As more activities become automated with the touch of a button, University of Virginia computer science professor Jack Stankovic foresees a potential problem where applications for different functions might result in conflicting actions, such as opening and closing windows.
Stankovic has won a Microsoft Research Award for the Software Engineering Innovation Foundation. The awards support academic research in software engineering technologies, tools, practices and teaching methods. The title of his project is "Dependency Aware Sharing of the Internet of Things for Integrating Apps in Smart Homes."
Stankovic – also recently chosen by the University of York to receive an honorary doctorate – was among 12 recipients selected from more than 100 submissions for the highly competitive research grants of $40,000.
"Even today, you can do simple things from your phone, like you can go through the Internet and close your garage door, so these kinds of capabilities exist and they're becoming more and more frequent," Stankovic said.
His proposal is geared toward preparing for a future in which sensing and actuation in the home would become a utility, with apps created by independent developers performing energy, security and entertainment functions, among others. The focus of Stankovic's research is to anticipate, detect and resolve conflicts between the various apps.

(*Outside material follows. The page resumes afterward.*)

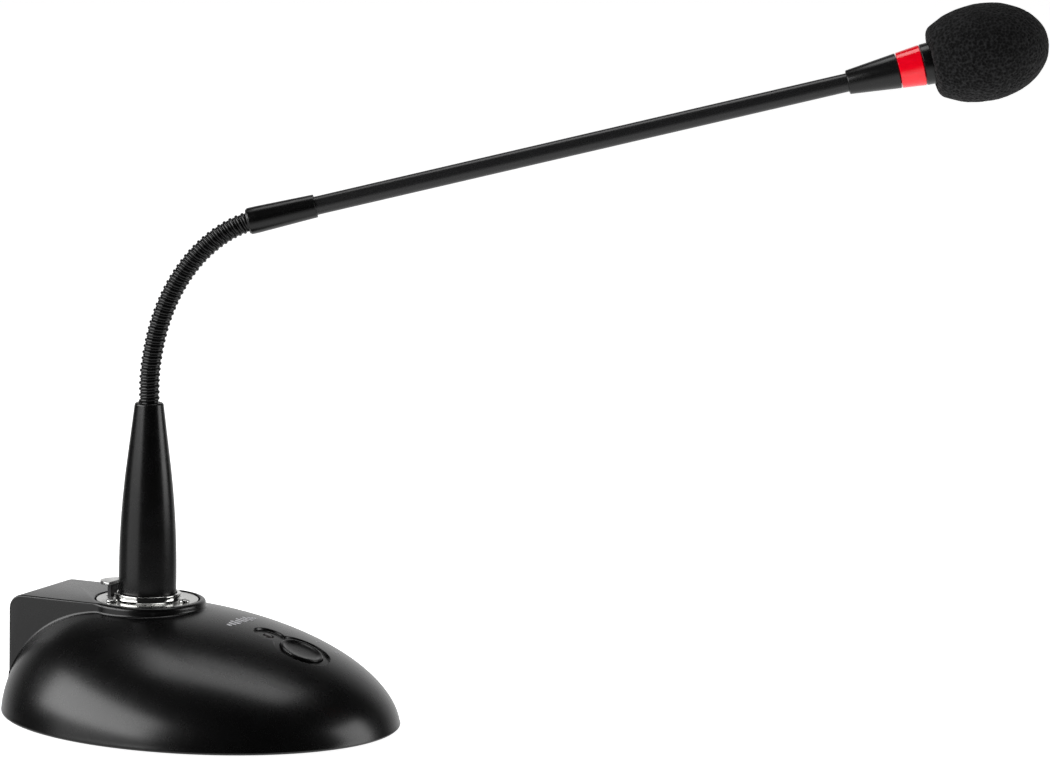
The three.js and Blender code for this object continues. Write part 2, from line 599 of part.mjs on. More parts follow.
// ---------------------------------------------------------------- boom and head

function boomPieces(boom) {
  const slope = Math.tan(NECK_END_SLOPE * DEG);
  const { start, length, radius, endRadius } = FERRULE;
  const bore = TUBE_RADIUS + GAP;
  const end = start + length;
  const ferrule = [[bore, start + bore * slope], [radius - 0.5, start + radius * slope],
    [radius, start + 1.4], [radius, start + 4], [endRadius, end - 0.4], [endRadius - 0.3, end],
    [bore, end], [bore, start + bore * slope]];
  piece(boom, "neck_ferrule", turned(ferrule, 20), SATIN_METAL);
  const tube = ringProfile(TUBE_RADIUS - TUBE_WALL, TUBE_RADIUS, start + 3, HEAD_START + 9);
  piece(boom, "boom_tube", turned(tube, 20), SATIN_METAL);
}

// The outside radius of the head's cone at a place along it.
const headRadius = (place) => HEAD_SMALL_RADIUS + HEAD_SLOPE * place;

function headPieces(boom) {
  const head = new THREE.Group();
  head.position.z = HEAD_START;
  boom.add(head);
  const bore = TUBE_RADIUS + GAP;
  const carrierRadius = 4.1;
  const coneEnd = RING_START - GAP / 2;
  const cone = [[bore, 0], [HEAD_SMALL_RADIUS - 0.2, 0], [HEAD_SMALL_RADIUS, 0.25],
    [headRadius(coneEnd), coneEnd], [carrierRadius + GAP, coneEnd],
    [carrierRadius + GAP, coneEnd - 5], [bore, coneEnd - 7], [bore, 0]];
  piece(head, "head_cone", turned(cone, 24), SATIN_METAL);

  const [ringLow, ringHigh] = [RING_START + GAP / 2, RING_START + RING_LENGTH - GAP / 2];
  const ring = [[carrierRadius + GAP, ringLow], [headRadius(ringLow), ringLow],
    [headRadius(ringHigh), ringHigh], [carrierRadius + GAP, ringHigh], [carrierRadius + GAP, ringLow]];
  piece(head, "light_ring", turned(ring, 24), RED_PLASTIC);
  const carrier = ringProfile(2, carrierRadius, coneEnd - 4.6, RING_START + RING_LENGTH + 3);
  piece(head, "light_carrier", turned(carrier, 20), INSULATOR);

  const collarLow = RING_START + RING_LENGTH + GAP / 2;
  const collar = [[carrierRadius + GAP, collarLow], [headRadius(collarLow), collarLow],
    [CAPSULE_HOUSING_RADIUS, FOAM.start + 0.6], [CAPSULE_HOUSING_RADIUS, NECK_COLLAR_END],
    [5.9, NECK_COLLAR_END], [5.9, collarLow + 4], [carrierRadius + GAP, collarLow + 3.4],
    [carrierRadius + GAP, collarLow]];
  piece(head, "head_collar", turned(collar, 24), SATIN_METAL);

  const grilleLow = NECK_COLLAR_END + GAP;
  const grilleEnd = grilleLow + GRILLE_LENGTH;
  const wall = 0.8;
  const grille = new THREE.Path();
  const dome = 5;
  grille.moveTo(CAPSULE_HOUSING_RADIUS - wall, grilleLow);
  grille.lineTo(CAPSULE_HOUSING_RADIUS, grilleLow);
  grille.lineTo(CAPSULE_HOUSING_RADIUS, grilleEnd - dome);
  grille.absellipse(0, grilleEnd - dome, CAPSULE_HOUSING_RADIUS, dome, 0, Math.PI / 2);
  grille.lineTo(0, grilleEnd - wall);
  grille.absellipse(0, grilleEnd - dome, CAPSULE_HOUSING_RADIUS - wall, dome - wall, Math.PI / 2, 0, true);
  grille.closePath();
  piece(head, "capsule_grille", turned(grille, 20), STEEL);
  const capsuleLow = NECK_COLLAR_END - 3;
  const [capsuleRadius, capsuleHigh] = [4.85, capsuleLow + 7];
  const capsule = [[0, capsuleLow], [capsuleRadius, capsuleLow], [capsuleRadius, capsuleHigh - 0.3],
    [capsuleRadius - 0.4, capsuleHigh], [0, capsuleHigh]];
  piece(head, "mic_capsule", turned(capsule, 20), STEEL);
  const grommet = ringProfile(capsuleRadius + GAP, 5.6, capsuleLow + 0.3, capsuleLow + 5);
  piece(head, "capsule_grommet", turned(grommet, 20), BLACK_RUBBER);
  piece(head, "foam_windscreen", foamSolid(), FOAM_BLACK);
}

// A foam ball with a blunt rear: two elliptical arcs that meet at the belly, and a blind bore.
function foamSolid() {
  const { start, rear, front, belly, radius, bore, depth } = FOAM;
  const lip = 2.5;
  const rearAngle = Math.asin((belly - lip) / rear);
  const foam = new THREE.Path();
  foam.moveTo(bore, start + lip);
  foam.quadraticCurveTo(bore, start, bore + 1.4, start);
  foam.quadraticCurveTo(radius * Math.cos(rearAngle) - 1, start, radius * Math.cos(rearAngle), start + lip);
  foam.absellipse(0, start + belly, radius, rear, -rearAngle, 0);
  foam.absellipse(0, start + belly, radius, front, 0, Math.PI / 2);
  foam.lineTo(0, start + depth);
  foam.lineTo(bore - 1.5, start + depth);
  foam.quadraticCurveTo(bore, start + depth, bore, start + depth - 3);
  foam.closePath();
  return turned(foam, 24);
}

// ---------------------------------------------------------------- assembly

const microphone = new THREE.Group();

piece(microphone, "base_shell", baseShell(), SATIN_PLASTIC);
bottomClosure(microphone);
micSocket(microphone);
releaseTab(microphone);
talkButton(microphone);
cableConnector(microphone);
micUnit(microphone);

const arm = new THREE.Group();
arm.rotation.z = ARM_HEADING * DEG;
microphone.add(arm);
const boom = bendableNeck(arm);
boomPieces(boom);
headPieces(boom);

export default microphone;
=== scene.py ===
"""A desk gooseneck microphone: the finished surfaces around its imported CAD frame.

Shapes are written in millimetres and turned into metres when a mesh is made. Each piece has its own
section below: the base, the socket, the button, the cable connector, the mic unit, the neck, the boom,
the head and its foam, then the materials, the studio and the camera.
"""

import json
import math

import bmesh
import bpy
import numpy as np
from mathutils import Matrix, Vector, noise

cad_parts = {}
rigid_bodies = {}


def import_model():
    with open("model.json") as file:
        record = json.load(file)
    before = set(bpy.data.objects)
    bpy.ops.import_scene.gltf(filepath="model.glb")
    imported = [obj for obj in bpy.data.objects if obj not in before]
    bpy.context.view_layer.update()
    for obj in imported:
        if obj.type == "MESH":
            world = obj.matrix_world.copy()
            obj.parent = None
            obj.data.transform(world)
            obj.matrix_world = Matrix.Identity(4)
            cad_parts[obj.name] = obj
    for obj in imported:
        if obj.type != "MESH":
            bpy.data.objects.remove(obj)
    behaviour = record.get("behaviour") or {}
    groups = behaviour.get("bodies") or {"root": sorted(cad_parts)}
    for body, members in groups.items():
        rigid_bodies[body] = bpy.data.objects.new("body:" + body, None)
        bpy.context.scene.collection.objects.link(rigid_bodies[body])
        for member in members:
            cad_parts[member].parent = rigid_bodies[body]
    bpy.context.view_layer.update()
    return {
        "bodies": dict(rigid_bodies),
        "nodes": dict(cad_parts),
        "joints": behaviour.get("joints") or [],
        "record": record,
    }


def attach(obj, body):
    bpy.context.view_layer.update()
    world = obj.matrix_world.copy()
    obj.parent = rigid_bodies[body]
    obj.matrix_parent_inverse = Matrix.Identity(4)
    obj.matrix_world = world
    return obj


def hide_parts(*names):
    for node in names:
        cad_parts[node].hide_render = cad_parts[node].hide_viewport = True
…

"It's becoming obvious that the world is becoming covered with sensors and actuators, and so our vision was that eventually there will be an infrastructure for sensing and actuating in homes that we will think of as a utility," just like electricity, water or heat, Stankovic said. "However, if that vision comes to pass, what could happen is all these different applications can act in cross purposes."
For example, Stankovic and the two doctoral students on his team will look at the possibility that one app for health wants to close a window because of high pollen counts (in this scenario, the occupant has asthma), while another app to save energy wants to open a window. "And the two applications are not aware of each other and they're both running, so you have this window going open, close, open, close," he said.
The prospect of providing better home health care options for the elderly is one driving factor for Stankovic.
"Given the situation, where populations in many industrial countries are seeing higher and higher percentages of elderly and the medical systems can't handle them, we're going to require technology to help keep people in their homes, to keep people healthier and to lower costs," he said.
To resolve conflicts, which could present safety issues, Microsoft is trying to build an operating system that would control software for the home, allowing occupants to install many different devices that could be controlled through a general software layer. "So our work is to build upon this and focus on the conflicts across apps," Stankovic said.
"It's interesting to be able to look at things that are probably not going to happen for 10 to 15 years and to be kind of on the leading edge of trying to solve some of these problems," he said. "There will be a tipping point when eventually there are so many sensors and so many of these apps that it becomes important to just build a more generic infrastructure, this utility layer that then enables an explosion of applications that can be developed and run. I think a whole new marketplace will open up."